My approach to everything is, put it out to people. Don’t hide it; surface the tension. Work through them as a group or break people out into small discussion groups.
I do weekly meetings for months leading up to the start of contract negotiations. In theory, tensions have had months to work themselves out before bargaining begins. So it’s not exploding right at the last minute, and people go to the table united and together on compromises that they learned to make.
When they’re fighting the fight, I always say, “Look, do you want the boss to make the decision for you? Or do you want to make the decision? Do you want to let him keep dictating the terms and conditions or do you actually want to figure out a way for us to resolve this conflict ourselves?” And that’s foundational.
Then you do that unusual thing I write about in the book, which is a ratification vote on the contract proposals. That’s the final way to just say, “All right, everyone agrees, these are proposals that are going in.” That avoids so much disappointment and conflict that I see with people who don’t use that approach, or who don’t tell the workers what they’re negotiating, don’t tell them what’s going on in the room. That’s when you get a lot of really upset people.
Enforcing your contract is best done when every single worker has been involved in the negotiations because workers then understand what the contract language means. They understand it takes power to enforce it, not lawyers. Having a good lawyer in the background is good, but if you only file grievances and you become a grievance mill union, you’re gonna go down, you’re going to weaken, you’re going to atrophy.

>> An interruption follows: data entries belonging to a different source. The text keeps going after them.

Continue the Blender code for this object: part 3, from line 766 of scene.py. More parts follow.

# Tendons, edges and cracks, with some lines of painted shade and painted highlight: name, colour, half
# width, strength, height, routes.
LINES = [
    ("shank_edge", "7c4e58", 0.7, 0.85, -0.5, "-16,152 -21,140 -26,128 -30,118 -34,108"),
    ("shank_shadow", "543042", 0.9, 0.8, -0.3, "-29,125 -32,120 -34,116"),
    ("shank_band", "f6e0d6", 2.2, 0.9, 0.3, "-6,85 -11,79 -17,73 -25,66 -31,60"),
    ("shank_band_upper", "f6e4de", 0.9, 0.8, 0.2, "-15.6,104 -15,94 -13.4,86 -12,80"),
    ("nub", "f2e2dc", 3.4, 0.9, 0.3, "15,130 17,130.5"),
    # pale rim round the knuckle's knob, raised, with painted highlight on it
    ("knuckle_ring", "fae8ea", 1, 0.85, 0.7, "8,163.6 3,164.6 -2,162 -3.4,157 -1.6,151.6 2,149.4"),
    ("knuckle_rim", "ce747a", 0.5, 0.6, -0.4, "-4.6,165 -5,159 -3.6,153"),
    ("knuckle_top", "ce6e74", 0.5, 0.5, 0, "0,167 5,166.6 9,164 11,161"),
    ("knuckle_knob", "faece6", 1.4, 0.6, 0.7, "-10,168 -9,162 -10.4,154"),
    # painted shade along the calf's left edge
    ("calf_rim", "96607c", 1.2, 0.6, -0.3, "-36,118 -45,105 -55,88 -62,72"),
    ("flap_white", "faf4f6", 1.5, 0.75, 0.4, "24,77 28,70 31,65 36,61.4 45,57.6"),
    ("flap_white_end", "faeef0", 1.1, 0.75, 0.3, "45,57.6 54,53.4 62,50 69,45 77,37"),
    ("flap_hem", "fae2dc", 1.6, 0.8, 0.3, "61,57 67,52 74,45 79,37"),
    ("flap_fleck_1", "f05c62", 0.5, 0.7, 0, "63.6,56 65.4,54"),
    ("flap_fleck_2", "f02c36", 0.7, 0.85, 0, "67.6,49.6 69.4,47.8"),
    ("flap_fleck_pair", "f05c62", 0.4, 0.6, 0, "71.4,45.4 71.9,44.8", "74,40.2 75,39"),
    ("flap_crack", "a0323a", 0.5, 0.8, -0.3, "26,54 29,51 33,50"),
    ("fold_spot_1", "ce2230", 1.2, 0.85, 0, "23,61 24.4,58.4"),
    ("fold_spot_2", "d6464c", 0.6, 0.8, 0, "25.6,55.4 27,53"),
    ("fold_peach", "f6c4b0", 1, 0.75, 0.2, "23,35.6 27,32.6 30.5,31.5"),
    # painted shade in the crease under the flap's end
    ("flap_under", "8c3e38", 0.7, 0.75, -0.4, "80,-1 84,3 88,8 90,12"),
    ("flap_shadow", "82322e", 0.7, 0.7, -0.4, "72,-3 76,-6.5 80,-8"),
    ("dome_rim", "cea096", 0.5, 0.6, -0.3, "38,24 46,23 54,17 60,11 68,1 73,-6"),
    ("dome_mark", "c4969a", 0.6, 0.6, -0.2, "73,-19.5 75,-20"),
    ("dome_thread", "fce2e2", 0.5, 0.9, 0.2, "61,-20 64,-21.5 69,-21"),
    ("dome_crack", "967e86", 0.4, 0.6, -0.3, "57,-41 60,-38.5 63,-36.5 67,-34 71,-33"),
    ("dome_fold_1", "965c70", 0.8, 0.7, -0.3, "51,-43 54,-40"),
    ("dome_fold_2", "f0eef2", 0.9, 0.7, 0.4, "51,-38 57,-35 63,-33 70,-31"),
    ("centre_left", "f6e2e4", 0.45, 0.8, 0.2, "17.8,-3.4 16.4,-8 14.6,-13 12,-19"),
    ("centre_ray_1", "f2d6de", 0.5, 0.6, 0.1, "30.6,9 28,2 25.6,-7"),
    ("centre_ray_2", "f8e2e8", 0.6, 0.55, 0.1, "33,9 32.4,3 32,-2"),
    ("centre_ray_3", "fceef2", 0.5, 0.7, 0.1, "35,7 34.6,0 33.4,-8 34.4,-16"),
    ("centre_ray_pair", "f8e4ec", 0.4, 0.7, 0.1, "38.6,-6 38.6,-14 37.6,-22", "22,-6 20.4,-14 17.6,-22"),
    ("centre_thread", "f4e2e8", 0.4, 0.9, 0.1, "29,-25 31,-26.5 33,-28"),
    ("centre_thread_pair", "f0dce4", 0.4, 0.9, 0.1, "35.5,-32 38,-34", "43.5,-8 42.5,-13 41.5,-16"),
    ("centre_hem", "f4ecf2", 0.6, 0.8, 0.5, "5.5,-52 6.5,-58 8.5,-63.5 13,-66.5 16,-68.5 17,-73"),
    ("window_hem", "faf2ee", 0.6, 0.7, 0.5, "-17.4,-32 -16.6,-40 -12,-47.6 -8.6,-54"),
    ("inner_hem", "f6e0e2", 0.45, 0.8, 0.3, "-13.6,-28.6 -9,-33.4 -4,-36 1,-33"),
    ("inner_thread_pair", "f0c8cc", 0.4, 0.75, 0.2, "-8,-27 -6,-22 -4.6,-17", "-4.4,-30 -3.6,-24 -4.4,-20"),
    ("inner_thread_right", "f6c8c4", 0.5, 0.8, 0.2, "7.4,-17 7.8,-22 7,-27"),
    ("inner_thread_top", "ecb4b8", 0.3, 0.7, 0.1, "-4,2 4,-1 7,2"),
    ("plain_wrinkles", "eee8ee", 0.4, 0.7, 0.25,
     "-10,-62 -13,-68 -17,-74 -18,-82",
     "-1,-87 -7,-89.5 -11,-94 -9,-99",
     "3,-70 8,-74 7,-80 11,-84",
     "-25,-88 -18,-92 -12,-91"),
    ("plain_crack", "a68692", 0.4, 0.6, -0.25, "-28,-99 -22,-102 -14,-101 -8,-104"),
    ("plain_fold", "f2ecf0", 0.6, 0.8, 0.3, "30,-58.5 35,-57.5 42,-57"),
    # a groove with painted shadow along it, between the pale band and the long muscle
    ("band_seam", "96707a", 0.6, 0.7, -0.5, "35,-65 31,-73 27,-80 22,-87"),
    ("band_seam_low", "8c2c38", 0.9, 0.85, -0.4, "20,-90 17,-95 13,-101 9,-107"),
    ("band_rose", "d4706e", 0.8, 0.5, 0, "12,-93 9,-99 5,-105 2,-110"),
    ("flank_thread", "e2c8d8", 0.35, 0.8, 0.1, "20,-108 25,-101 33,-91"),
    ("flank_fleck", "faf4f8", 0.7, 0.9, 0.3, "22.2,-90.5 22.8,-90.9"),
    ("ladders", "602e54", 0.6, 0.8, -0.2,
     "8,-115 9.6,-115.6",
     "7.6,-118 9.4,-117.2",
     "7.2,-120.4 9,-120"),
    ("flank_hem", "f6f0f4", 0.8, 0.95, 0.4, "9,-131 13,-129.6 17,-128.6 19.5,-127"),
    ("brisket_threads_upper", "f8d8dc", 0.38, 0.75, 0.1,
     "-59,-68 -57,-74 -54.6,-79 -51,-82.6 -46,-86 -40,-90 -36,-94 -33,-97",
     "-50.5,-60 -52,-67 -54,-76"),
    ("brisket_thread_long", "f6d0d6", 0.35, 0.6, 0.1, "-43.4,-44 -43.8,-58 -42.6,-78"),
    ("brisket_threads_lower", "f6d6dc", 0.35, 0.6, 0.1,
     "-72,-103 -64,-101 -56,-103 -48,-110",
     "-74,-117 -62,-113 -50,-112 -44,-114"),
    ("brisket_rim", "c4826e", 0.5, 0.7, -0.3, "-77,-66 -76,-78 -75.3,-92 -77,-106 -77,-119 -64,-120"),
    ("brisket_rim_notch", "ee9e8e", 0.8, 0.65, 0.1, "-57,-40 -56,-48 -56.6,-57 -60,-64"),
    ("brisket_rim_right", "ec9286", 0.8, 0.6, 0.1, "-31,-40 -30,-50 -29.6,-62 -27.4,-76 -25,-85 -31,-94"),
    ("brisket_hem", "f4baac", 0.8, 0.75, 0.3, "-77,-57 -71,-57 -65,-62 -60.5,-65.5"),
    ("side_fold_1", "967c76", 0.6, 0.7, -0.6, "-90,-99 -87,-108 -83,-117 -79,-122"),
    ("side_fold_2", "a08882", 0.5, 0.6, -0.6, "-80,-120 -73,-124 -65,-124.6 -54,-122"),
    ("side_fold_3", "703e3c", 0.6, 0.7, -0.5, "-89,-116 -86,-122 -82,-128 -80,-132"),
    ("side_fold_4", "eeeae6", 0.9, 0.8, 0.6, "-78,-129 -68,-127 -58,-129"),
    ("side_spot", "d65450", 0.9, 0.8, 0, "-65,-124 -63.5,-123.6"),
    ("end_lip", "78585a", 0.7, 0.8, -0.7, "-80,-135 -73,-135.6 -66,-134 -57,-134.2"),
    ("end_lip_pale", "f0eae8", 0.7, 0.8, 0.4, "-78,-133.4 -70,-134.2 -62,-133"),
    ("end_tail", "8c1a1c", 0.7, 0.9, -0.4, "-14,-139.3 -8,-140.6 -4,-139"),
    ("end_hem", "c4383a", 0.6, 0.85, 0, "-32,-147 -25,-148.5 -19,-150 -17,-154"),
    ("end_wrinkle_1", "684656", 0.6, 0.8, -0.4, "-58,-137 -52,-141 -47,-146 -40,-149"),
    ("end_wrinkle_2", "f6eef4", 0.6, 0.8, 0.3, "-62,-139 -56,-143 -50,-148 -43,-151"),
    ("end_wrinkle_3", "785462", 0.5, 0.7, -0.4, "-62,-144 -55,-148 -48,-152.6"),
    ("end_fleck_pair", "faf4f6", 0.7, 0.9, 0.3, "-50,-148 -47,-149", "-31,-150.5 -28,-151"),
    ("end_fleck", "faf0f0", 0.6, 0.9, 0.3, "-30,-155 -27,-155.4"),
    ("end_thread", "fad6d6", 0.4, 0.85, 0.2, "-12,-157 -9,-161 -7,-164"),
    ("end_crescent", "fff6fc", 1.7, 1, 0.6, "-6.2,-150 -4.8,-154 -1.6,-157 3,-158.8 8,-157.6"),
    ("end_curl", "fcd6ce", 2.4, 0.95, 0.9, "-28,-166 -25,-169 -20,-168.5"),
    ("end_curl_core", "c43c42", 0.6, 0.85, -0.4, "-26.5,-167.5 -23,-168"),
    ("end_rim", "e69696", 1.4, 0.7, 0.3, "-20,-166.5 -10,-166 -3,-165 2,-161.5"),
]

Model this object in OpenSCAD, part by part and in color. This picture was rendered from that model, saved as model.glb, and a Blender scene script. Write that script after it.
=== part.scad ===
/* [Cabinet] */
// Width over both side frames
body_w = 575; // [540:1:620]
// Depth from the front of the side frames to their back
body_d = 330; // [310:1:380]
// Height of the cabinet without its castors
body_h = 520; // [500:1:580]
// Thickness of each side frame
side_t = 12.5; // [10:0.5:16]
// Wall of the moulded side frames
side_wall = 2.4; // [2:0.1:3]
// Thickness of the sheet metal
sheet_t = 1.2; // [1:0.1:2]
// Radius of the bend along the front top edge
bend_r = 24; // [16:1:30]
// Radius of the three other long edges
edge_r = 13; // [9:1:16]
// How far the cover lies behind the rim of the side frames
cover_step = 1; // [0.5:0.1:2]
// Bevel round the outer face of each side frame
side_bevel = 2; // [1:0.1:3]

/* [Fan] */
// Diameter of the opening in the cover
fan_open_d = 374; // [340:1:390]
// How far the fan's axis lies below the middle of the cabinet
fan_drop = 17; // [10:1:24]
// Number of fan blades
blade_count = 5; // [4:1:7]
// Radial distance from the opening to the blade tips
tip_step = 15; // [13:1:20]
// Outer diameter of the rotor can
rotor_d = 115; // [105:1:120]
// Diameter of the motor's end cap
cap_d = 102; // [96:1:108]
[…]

You have called out issues with the way United Auto Workers leaders ran their contract campaign for University of California academic workers. Can you explain your thoughts on what went wrong?
(Note: In a piece McAlevey wrote last year she said the union failed to effectively bring together various moving parts: There were four separate units in negotiations, including academic student employees, graduate student instructors, postdoctoral scholars and academic researchers — overseen by three separate union locals.)
I objected to much of how the contract campaign was run. Yeah, I don’t think they did a good job on this at all. It was a pretty badly run affair. I wrote about it a little bit in the Nation. Not a lot. It was during our strike, so I was trying to be gentle. But I was indirectly, quite seriously calling out some of what had been happening.
The union did all this work to line up the contracts so that they expired at the same time. But then the UAW position holders, as I call them — not leaders — did a lot wrong: they kept all the workers divided, and it set up huge tensions.
The mistake that they made from the beginning was allowing the boss to keep the different units at separate negotiating tables.
Just watching it was amazing. They were like breaking almost every rule. They settled academic researchers contract before the others expecting us to then cross the picket line of our graduate students.
UAW will say that they were practicing open negotiations because anyone could join the Zoom meetings. But it’s not really open negotiations if you’re having a secret off the record with the employer every week, which in fact, they were doing. So you can put on a show and look like you’re doing your democracy, or you can actually really do a democracy.
But I don’t want to talk about things that went badly. I actually want to constantly show workers what’s possible, how to win, what works and what you can do to actually win. That is my life mission.
I’m not interested in writing about failure. It’s all around us. I think what workers need is direction, clarity and some alternate ideas.